The ratio of reduced cross-sections in eA processes at Electron-Ion Colliders at x_(min)=Q²/s

We study the predictions of saturation effects in electron-ion colliders at high inelasticity, using a generalization for nuclear targets of the ASW and GBW models where the saturation scale, $Q_{\mathrm{sat}}$, drives the energy dependence and the corresponding nuclear effects. We expect to observe an enhancement of the ratio of nuclear reduced cross sections in the saturation region in future electron-ion colliders. The ratio $R^{A}_{\sigma_{r}}$ is discussed in the kinematic range of the electron-Ion collider with center-of-mass energy $\sqrt{s}=89~\mathrm{GeV}$ at high inelasticity $y{=}1$. The importance of the nuclear longitudinal structure function $F^{A}_{L}$ in the ratio $R^{A}_{\sigma_{r}}$ for the heavy nucleus lead and light nucleus deuteron at $x_{\mathrm{min}}=Q^2/s$ is discussed.
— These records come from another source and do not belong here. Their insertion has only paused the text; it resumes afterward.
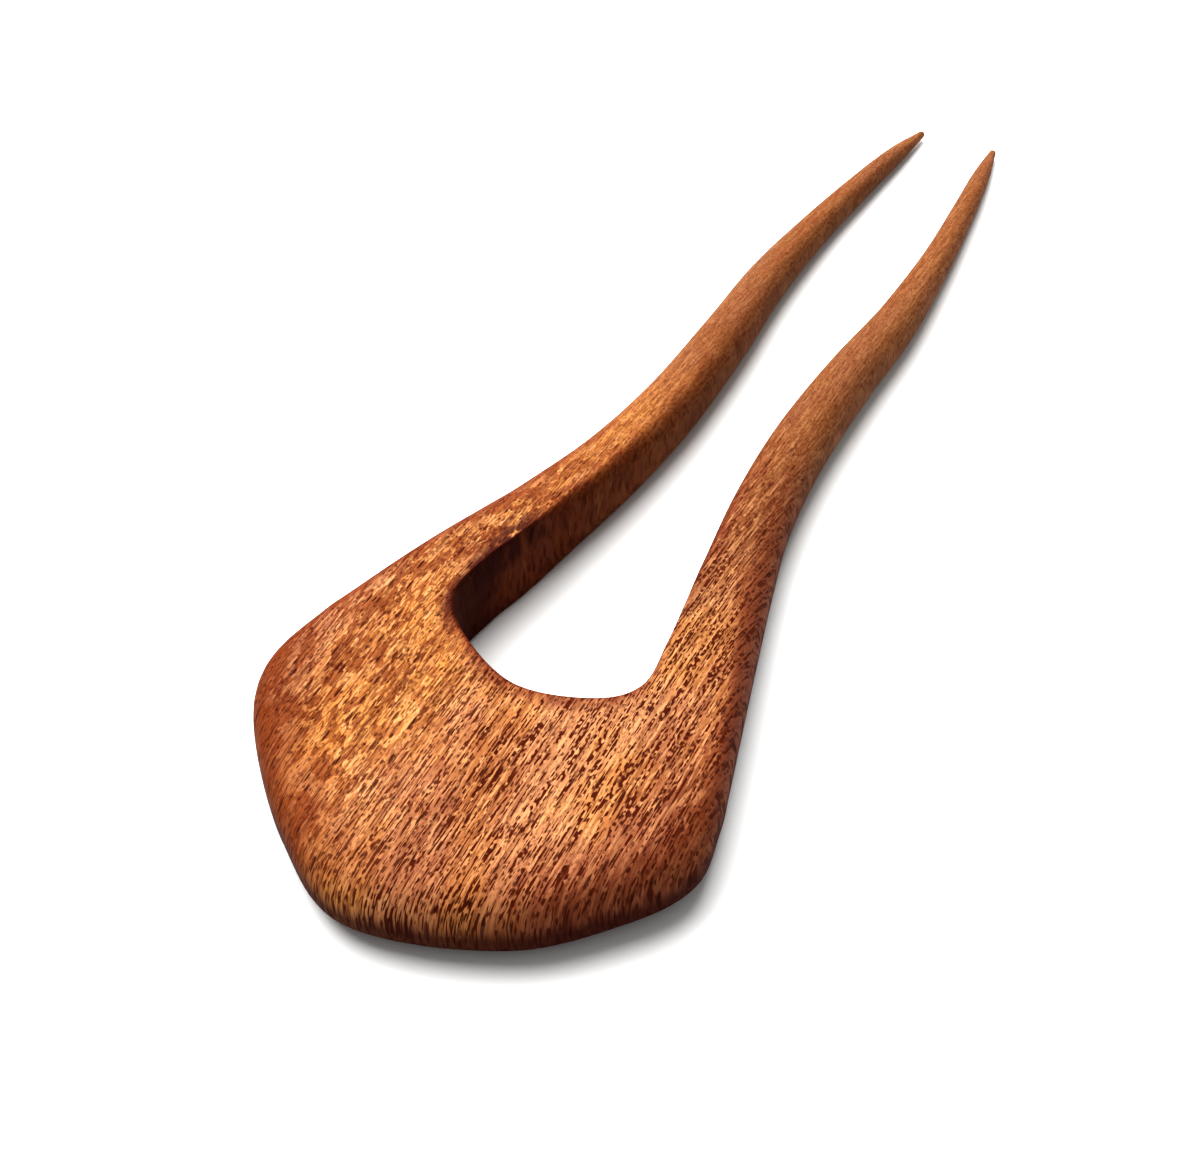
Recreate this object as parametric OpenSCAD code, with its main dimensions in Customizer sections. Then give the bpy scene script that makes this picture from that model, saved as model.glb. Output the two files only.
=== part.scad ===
// Two-pronged hair fork carved from one piece of wood.
// A broad, softly pointed head narrows into two long prongs that wave in towards
// each other, out again and in to slim rounded tips, with a round-bottomed gap between.
// It lies on its flat underside. +X is across the head, +Y runs from the head's blunt
// point to the tips and +Z is up. The origin is under the middle of its outline.

/* [Overall] */
// Length from the head's blunt point to the prong tips
fork_length = 140; // [115:1:170]
// Length of the head, from its blunt point to where the prongs begin
head_length = 50; // [42:1:60]
// Width of the head across its two corners
head_width = 44.4; // [36:0.2:56]
// How far to the right of the middle the blunt point is, as it was shaped by hand
nose_offset = -2; // [-3:0.1:3]

/* [Thickness] */
// Thickness of the head's shoulders, on both sides of the gap's floor
shoulder_thickness = 9; // [6:0.1:12]
// Thickness of the head at its blunt point
nose_thickness = 7.7; // [5:0.1:12]
// How much thinner the wood is at the head's outer rim than at the gap
rim_drop = 0.7; // [0:0.1:2.5]
// Thickness of a prong where it leaves the head
prong_thickness = 8.1; // [4:0.1:10]

/* [Gap] */
// Wood between the head's blunt point and the floor of the gap
nose_depth = 25.5; // [20:0.1:32]
// Widest part of the gap, just above its floor
gap_width = 20.2; // [14:0.2:26]
// How much lower the floor was cut on its right side than on its left
floor_lean = 1.7; // [-3:0.1:3]
// Gap between the prongs where they first wave in
waist_gap = 9; // [5:0.2:14]
// Gap between the prongs where they bow out again
belly_gap = 12; // [6:0.2:18]
// Gap between the two tips
tip_gap = 9; // [5:0.2:16]

/* [Prongs] */
// Width of a prong where it leaves the head
prong_width = 7.2; // [5:0.1:10]
// Width and thickness of a prong just behind its round tip
tip_size = 0.9; // [0.6:0.1:2]
// Height of the tips' underside above the table
tip_lift = 0.4; // [0:0.1:5]

/* [Edges] */
// How far the outer rim's rounding reaches in from the edge, except at the blunt point
rim_round = 5.8; // [3:0.1:7]
// How far the gap's edge rounding reaches in from the edge
gap_round = 1.1; // [0.6:0.1:2.5]

/* [Hidden] */
wood_colour = "#a8622f";
steps = 5; // sections drawn between two rows of the outline tables
side_steps = 4; // points drawn between two rows of the side view table
arc_points = 10; // steps round each edge of a section, an even number
top_points = 3; // points across a section's top and underside, between its edges
round_corner = 2.2; // exponent of a round edge, 2 being an ellipse
full_corner = 2.7; // exponent of a fuller, squarer edge
least_flat = 0.1; // share of a section's width left between its two edges
tip_radius = tip_size / 2;
prong_length = fork_length - head_length - tip_radius;

// Sizes that the tables' stages run through, from one named size to the next
half_gaps = [gap_width / 2, waist_gap / 2, belly_gap / 2, tip_gap / 2];
thicknesses = [nose_thickness, shoulder_thickness, prong_thickness, tip_size];

// Right half of the head seen from above, from the blunt point round to the prong's root.
// outer_x is a share of half the head's width and outer_y of the head's length.
// inner_x is a share of half the gap's width and inner_y of the gap's run in the head.
// lean is the share that the row takes of half the floor's lean.
// rim is the share of the rim's rounding, which is narrower towards the blunt point.
head_rows = [
    // outer_x, outer_y, inner_x, inner_y, lean, rim
    [0.00, 0.00, 0.00, 0.00, 0, 0.70],
    [0.49, 0.083, 0.675, 0.095, 0.75, 0.70],
    [0.845, 0.225, 0.983, 0.235, 1, 0.80],
    [1.00, 0.34, 0.947, 0.455, 1, 1],
    [0.975, 0.457, 0.858, 0.65, 0, 1],
    [0.905, 0.573, 0.803, 0.767, 0, 1],
];

// Right prong seen from above, from its root to its tip.
// along is a share of the prong's length.
// gap is a stage: 0 widest, 1 waist, 2 belly, 3 tip.
// slim is how far the width has gone from the root's to the tip's.
// roundness is 0 for the gap's tight edge and 1 for a fully round prong.
prong_rows = [
    // along, gap, slim, roundness
    [0.00, 0.57, 0.00, 0.10],
    [0.11, 0.845, 0.12, 0.35],
    [0.24, 1.00, 0.18, 0.65],
    [0.39, 1.19, 0.25, 1.00],
    [0.53, 1.87, 0.38, 1.00],
    [0.68, 1.97, 0.56, 1.00],
    [0.82, 2.47, 0.68, 1.00],
    [0.92, 2.87, 0.79, 1.00],
    [1.00, 3.00, 1.00, 1.00],
];

// The whole fork seen from the side, from the blunt point to the tips.
// along is a share of the head's length up to 1, and 1 and a share of the prongs' from there.
// thickness is a stage: 0 nose, 1 shoulder, 2 prong's root, 3 tip.
// lift is a share of the tips' lift.
side_rows = [
    // along, thickness, lift
    [0.00, 0.00, 0.00],
    [0.12, 0.20, 0.00],
    [0.30, 0.50, 0.00],
    [0.50, 0.85, 0.00],
    [0.72, 1.00, 0.00],
    [0.88, 1.40, 0.00],
    [1.00, 2.00, 0.00],
    [1.11, 2.10, 0.15],
    [1.24, 2.19, 0.25],
    [1.39, 2.27, 0.33],
    [1.53, 2.40, 0.45],
    [1.68, 2.55, 0.57],
    [1.82, 2.69, 0.70],
    [1.92, 2.82, 0.83],
    [2.00, 3.00, 1.00],
];

function mix(a, b, t) = a + (b - a) * t;

// Value at a stage of a list, such as half way from its first to its second at 0.5
function at_stage(list, s) =
    let (i = min(floor(s), len(list) - 2))
    mix(list[i], list[i + 1], s - i);

// Smooth curve through every row of a table, with so many points to a row
function row_at(rows, i) =
    i < 0 ? 2 * rows[0] - rows[1]
    : i >= len(rows) ? 2 * rows[len(rows) - 1] - rows[len(rows) - 2]
    : rows[i];
function blend(a, b, c, d, t) =
    0.5 * (2 * b + (c - a) * t + (2 * a - 5 * b + 4 * c - d) * t * t
        + (3 * b - a - 3 * c + d) * t * t * t);
function smooth(rows, points) = [
    for (i = [0:len(rows) - 2], k = [0:points - 1])
        blend(row_at(rows, i - 1), rows[i], rows[i + 1], row_at(rows, i + 2), k / points),
    rows[len(rows) - 1],
];

// Both outline tables in one form: inner point, outer point, rim drop, roundness and rim.
// side is 1 for the right half and -1 for the left one.
function head_section(row, side) = [
    side * row[2] * gap_width / 2,
    mix(nose_depth, head_length, row[3]) - side * row[4] * floor_lean / 2,
    side * row[0] * head_width / 2,
    row[1] * head_length,
    rim_drop,
    0,
    row[5],
];
function prong_section(row, side) =
    let (
        inner = at_stage(half_gaps, row[1]),
        y = head_length + row[0] * prong_length
    )
    [side * inner, y, side * (inner + mix(prong_width, tip_size, row[2])), y, 0, row[3], 1];
function half(side) = [
    for (row = head_rows) head_section(row, side),
    for (row = prong_rows) prong_section(row, side),
];
left_half = half(-1);
right_half = half(1);

// One run of sections goes from the left tip round the head to the right tip.
// The blunt point is off the middle, as it was shaped by hand.
nose = right_half[0] + [0, 0, nose_offset, 0, 0, 0, 0];
outline = [
    for (i = [len(left_half) - 1:-1:1]) left_half[i],
    nose,
    for (i = [1:len(right_half) - 1]) right_half[i],
];
sections = smooth(outline, steps);

// Thickness and height of the underside at a distance from the blunt point
function side_place(along) =
    along <= 1 ? along * head_length : head_length + (along - 1) * prong_length;
side_curve = smooth(
    [for (row = side_rows) [side_place(row[0]), at_stage(thicknesses, row[1]), row[2]]],
    side_steps
);
function thickness_at(y) = lookup(y, [for (p = side_curve) [p[0], p[1]]]);
function underside_at(y) = tip_lift * max(0, lookup(y, [for (p = side_curve) [p[0], p[2]]]));

// One edge of a section as [distance in from the edge, height from -1 to 1], top first
function bulge(v, power) = pow(abs(v), 2 / power);
function edge(power, reach) = [
    for (k = [0:arc_points])
        let (a = 90 - 180 * k / arc_points)
        [reach * (1 - bulge(cos(a), power)), sign(a) * bulge(sin(a), power)],
];

// The points of one section in space: down its inner edge, along its underside,
// up its outer edge and back over its top
function ring(s) =
    let (
        inner = [s[0], s[1]],
        outer = [s[2], s[3]],
        width = norm(outer - inner),
        across = (outer - inner) / width,
        roundness = max(0, min(1, s[5])),
        power = mix(full_corner, round_corner, roundness),
        room = width * (1 - least_flat),
        inner_reach = min(mix(gap_round, room / 2, roundness), room / 2),
        outer_reach = min(rim_round * s[6], room - inner_reach),
        outer_edge = edge(power, outer_reach),
        between = [
            for (k = [1:top_points])
                mix(inner_reach, width - outer_reach, k / (top_points + 1)),
        ],
        flat_points = [
            for (p = edge(power, inner_reach)) p,
            for (x = between) [x, -1],
            for (k = [arc_points:-1:0]) [width - outer_edge[k][0], outer_edge[k][1]],
            for (k = [top_points - 1:-1:0]) [between[k], 1],
        ]
    )
    [
        for (p = flat_points)
            let (
                place = inner + across * p[0],
                drop = s[4] * pow(p[0] / width, 2),
                thickness = thickness_at(place[1]) - drop
            )
            [place[0], place[1], underside_at(place[1]) + thickness * (1 + p[1]) / 2],
    ];

function centre(points) =
    let (total = [for (p = points) 1] * points)
    total / len(points);

// Rounds a tip off: rings that shrink on a ball, and a last point
tip_angles = [25, 50, 70];
function shrunk(points, middle, angle) = [
    for (p = points)
        let (q = middle + (p - middle) * cos(angle))
        [q[0], middle[1] + tip_radius * sin(angle), q[2]],
];

body_rings = [for (s = sections) ring(s)];
last = len(body_rings) - 1;
left_middle = centre(body_rings[0]);
right_middle = centre(body_rings[last]);
all_rings = [
    for (k = [len(tip_angles) - 1:-1:0]) shrunk(body_rings[0], left_middle, tip_angles[k]),
    for (r = body_rings) r,
    for (a = tip_angles) shrunk(body_rings[last], right_middle, a),
];
around = len(all_rings[0]);
count = len(all_rings);
points = [
    for (r = all_rings, p = r) p,
    left_middle + [0, tip_radius, 0],
    right_middle + [0, tip_radius, 0],
];

// Skin between neighbouring rings, as triangles, and a fan over each tip
skin = [
    for (i = [0:count - 2], k = [0:around - 1])
        let (
            a = i * around + k,
            b = i * around + (k + 1) % around,
            c = a + around,
            d = b + around
        )
        each [[a, b, c], [b, d, c]],
];
left_fan = [for (k = [0:around - 1]) [count * around, (k + 1) % around, k]];
right_fan = [
    for (k = [0:around - 1])
        let (start = (count - 1) * around)
        [count * around + 1, start + k, start + (k + 1) % around],
];

module fork() {
    color(wood_colour)
        translate([0, -fork_length / 2, 0])
            polyhedron(points = points, faces = concat(skin, left_fan, right_fan));
}

fork();
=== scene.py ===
import math
import bpy
import numpy as np
from mathutils import Matrix, Vector, noise


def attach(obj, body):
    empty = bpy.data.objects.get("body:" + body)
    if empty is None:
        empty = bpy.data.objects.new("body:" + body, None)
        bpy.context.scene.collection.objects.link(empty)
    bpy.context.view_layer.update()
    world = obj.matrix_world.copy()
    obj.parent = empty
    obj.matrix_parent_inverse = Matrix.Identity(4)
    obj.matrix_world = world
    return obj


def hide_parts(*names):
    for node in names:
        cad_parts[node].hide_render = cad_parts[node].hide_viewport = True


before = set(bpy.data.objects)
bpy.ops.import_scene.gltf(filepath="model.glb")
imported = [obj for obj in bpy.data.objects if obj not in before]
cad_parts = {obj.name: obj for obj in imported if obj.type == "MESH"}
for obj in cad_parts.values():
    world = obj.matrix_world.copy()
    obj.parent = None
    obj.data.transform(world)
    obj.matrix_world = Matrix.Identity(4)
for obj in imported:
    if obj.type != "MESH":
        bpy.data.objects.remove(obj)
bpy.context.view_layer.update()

print("Fork's solid loaded")


def hexToLinear(hexColour):
    channels = [int(hexColour[i:i + 2], 16) / 255 for i in (1, 3, 5)]
    linear = [c / 12.92 if c <= 0.04045 else ((c + 0.055) / 1.055) ** 2.4 for c in channels]
    return (*linear, 1.0)


def addNode(tree, kind, inputs=None, output=0, **settings):
    # A shader node, its settings, and what goes into its sockets: a value or another node's output
    node = tree.nodes.new("ShaderNode" + kind)
    for name, value in settings.items():
        setattr(node, name, value)
    for key, value in (inputs or {}).items():
        if isinstance(value, bpy.types.NodeSocket):
            tree.links.new(value, node.inputs[key])
        else:
            node.inputs[key].default_value = value
    return node.outputs[output] if node.outputs else node


def startMaterial(name):
    material = bpy.data.materials.new(name)
    material.use_nodes = True
    material.node_tree.nodes.clear()
    return material, material.node_tree


# The camera comes first, so that the framing is settled
cameraView = {
    "azimuth": 28.7,        # degrees round the fork, 0 looks along its length
    "elevation": 45.36,     # degrees above the table
    "distance": 0.17515,    # m, from the point it aims at
    "aim": (-0.00326, -0.02298, 0.0),
    "roll": -0.36,          # degrees
    "lens": 52.5,           # mm
    "sensor": 36.0,         # mm, its width
    "clip": (0.01, 20.0),   # m
}


def placeCamera():
    azimuth, elevation, roll = (math.radians(cameraView[k]) for k in ("azimuth", "elevation", "roll"))
    back = Vector((math.sin(azimuth) * math.cos(elevation), -math.cos(azimuth) * math.cos(elevation),
                   math.sin(elevation)))
    level = (-back).cross(Vector((0, 0, 1))).normalized()
    upright = level.cross(-back)
    right = math.cos(roll) * level + math.sin(roll) * upright
    up = math.cos(roll) * upright - math.sin(roll) * level
    data = bpy.data.cameras.new("photoCamera")
    data.sensor_width = cameraView["sensor"]
    data.lens = cameraView["lens"]
    data.clip_start, data.clip_end = cameraView["clip"]
    camera = bpy.data.objects.new("photoCamera", data)
    bpy.context.scene.collection.objects.link(camera)
    rotation = Matrix((right, up, back)).transposed().to_4x4()
    spot = Vector(cameraView["aim"]) + back * cameraView["distance"]
    camera.matrix_world = Matrix.Translation(spot) @ rotation
    bpy.context.scene.camera = camera


placeCamera()
print("Camera placed")


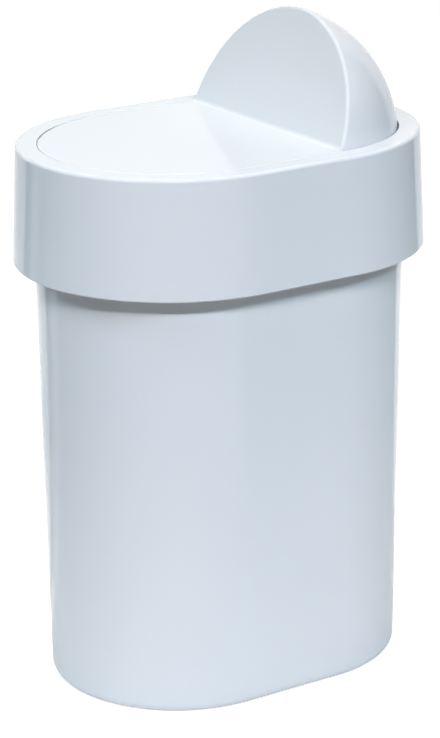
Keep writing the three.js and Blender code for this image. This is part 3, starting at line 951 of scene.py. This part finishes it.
def cut_ball(radius, face, edge):
    """A ball about the pivot, cut off by the half disc's plane, with a round edge where they meet."""
    lid = settings().lid
    edge_centre = face - edge
    edge_ring = math.sqrt((radius - edge) ** 2 - edge_centre ** 2)
    meeting = math.atan2(edge_centre, edge_ring)
    turns = [-math.pi / 2 + (meeting + math.pi / 2) * step / lid.ball_steps
             for step in range(1, lid.ball_steps)]
    profile = [(0.0, -radius)] + [(radius * math.cos(turn), radius * math.sin(turn)) for turn in turns]
    profile += arc(edge_ring, edge_centre, edge, math.degrees(meeting), 90) + [(0.0, face)]
    return spun(profile, lid.ball_rounds, disc_normal(), PIVOT)


def draw_in_edge(panel):
    """Draws the panel's edge in a little at the corners of its round end, and down to the dome's width."""
    lid, plan = settings().lid, settings().plan
    for vertex in panel.data.vertices:
        centre = math.copysign(plan.end_centre, vertex.co.x)
        spoke = Vector((vertex.co.x - centre, vertex.co.y))
        off = abs(math.atan2(abs(spoke.y), -spoke.x) - lid.corner_angle) / lid.corner_spread
        if centre > 0.0:
            inset = lid.radius - lid.dome_radius
        else:
            inset = lid.corner_ease * (1.0 + math.cos(math.pi * min(off, 1.0))) / 2
        if spoke.length > lid.radius / 2:
            spoke *= 1.0 - inset / spoke.length
            vertex.co.xy = spoke.x + centre, spoke.y
    return panel


def lid_panel():
    """The flat panel, up to the half disc's foot."""
    lid, collar = settings().lid, settings().collar
    top = collar.rim_plane
    panel = draw_in_edge(swept([
        (lid.radius, top - lid.panel_thickness),
        *arc(lid.radius - lid.panel_edge, top - lid.panel_edge, lid.panel_edge, 0, 90)]))
    return clip(panel, left_of(PIVOT.x - lid.disc_setback + OVERRUN))


def foot_fillet():
    """The hollow round between the panel's top and the half disc's foot."""
    lid, collar, plan = settings().lid, settings().collar, settings().plan
    lean, bend = lid.disc_lean, lid.foot_fillet
    tangent = bend / math.tan((math.pi / 2 + lean) / 2)
    steps = plan.fillet_steps * 2
    turns = [-math.pi / 2 + (math.pi / 2 - lean) * step / steps for step in range(steps + 1)]
    outline = [(OVERRUN, -OVERRUN), (-tangent, -OVERRUN)]
    outline += [(-tangent + bend * math.cos(turn), bend + bend * math.sin(turn)) for turn in turns]
    outline.append((tangent * math.sin(lean) + OVERRUN, tangent * math.cos(lean)))
    foot = PIVOT.x - lid.disc_setback
    strip = prism([(foot + x, collar.rim_plane + z) for x, z in outline], -REACH, REACH)
    half_rounds = lid.ball_rounds // 2
    side = [(lid.dome_radius * math.sin(turn), -lid.dome_radius * math.cos(turn))
            for turn in (math.pi * step / half_rounds for step in range(1, half_rounds))]
    ball = spun([(0.0, -lid.dome_radius), *side, (0.0, lid.dome_radius)], lid.ball_rounds,
                disc_normal(), PIVOT)
    return clip(strip, ball)


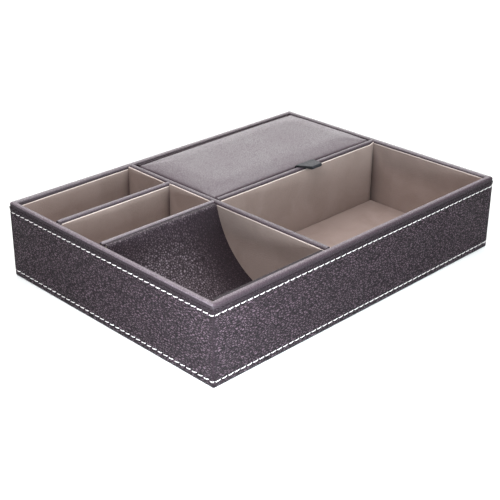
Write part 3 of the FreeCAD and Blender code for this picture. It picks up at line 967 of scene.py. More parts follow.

This enhancement in the range $Q^2\sim(1-4~\mathrm{GeV}^2)$ in the ratio $R^{A}_{\sigma_{r}}$ is not observed in the ratio $R^{A}_{F_{2}}$ which is comparable with the nuclear ratio of the nuclear parton distribution functions. We demonstrate that the study of nuclear charm structure function allows us to estimate the magnitude of shadowing effects in high inelasticity in the nuclear gluon distribution.